Defendants next challenge the denial of the transfer as a retaliatory act, asserting that Plaintiff has provided no evidence that the denial was retaliatory and pointing out that merely being the most senior applicant (as Plaintiff was) did not automatically entitle Plaintiff to the transfer. However, we agree with Plaintiff that this issue should go to the jury.

Finally, Defendants attack that portion of the claim based on Plaintiff's complaints about the safety of the Agusta helicopter. We think the following defense arguments on this issue are properly made to the jury: (1) the record demonstrates that all of plaintiff's complaints about the safety of the Agusta were completely unfounded; (2) if plaintiff felt his concerns were legitimate, then his failure to submit an OHR or to report his concerns to the FAA was a dereliction of duty; and (3) it is completely illogical for plaintiff to have these safety concerns yet continue to ask to get flight time in the aircraft.

Defendants' other argument on the safety-complaint issue is that there is no evidence that Defendants ever knew about these complaints, Plaintiff having made most of his complaints to Tim Kelly, the mechanic responsible for maintenance of the Agusta at APU III, and Kelly's supervisor, Charles Honer.

In opposition, Plaintiff argues that a jury could conclude that defendant Garofalo knew about the complaints. Plaintiff cites Kelly's deposition at pages 8-10 as evidence that Styers complained to Kelley who, in turn, reported the complaint `to Honer. Plaintiff also cites the Honer deposition at pages 17-18 that Honer routinely reported complaints to Lt. Reed, who reported to Defendant Garofalo.
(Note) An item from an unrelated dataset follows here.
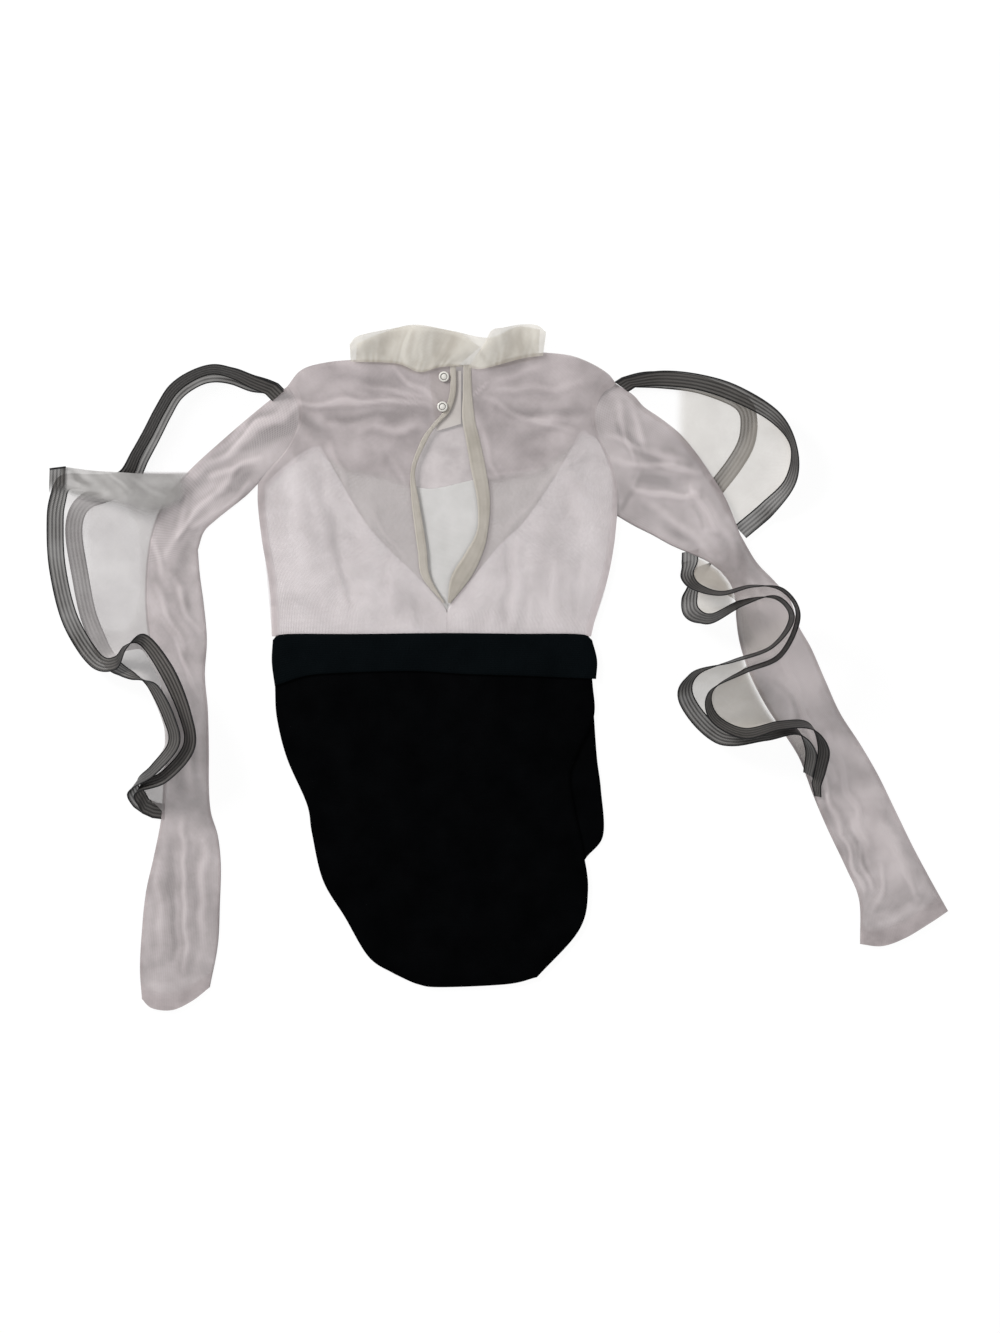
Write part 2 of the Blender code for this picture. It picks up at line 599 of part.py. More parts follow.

Based on this evidence, Plaintiff argues a reasonable jury could infer Honer told Reed and Reed told Garofalo.

Defendants have a strong argument here, but we believe it is not sufficient for an award of summary judgment on the safety-complaint issue.*fn2

We will issue an appropriate order.


AND NOW, this 26th day of June, 2007, it is ordered that Defendants' motion (doc. 26) for summary judgment is denied.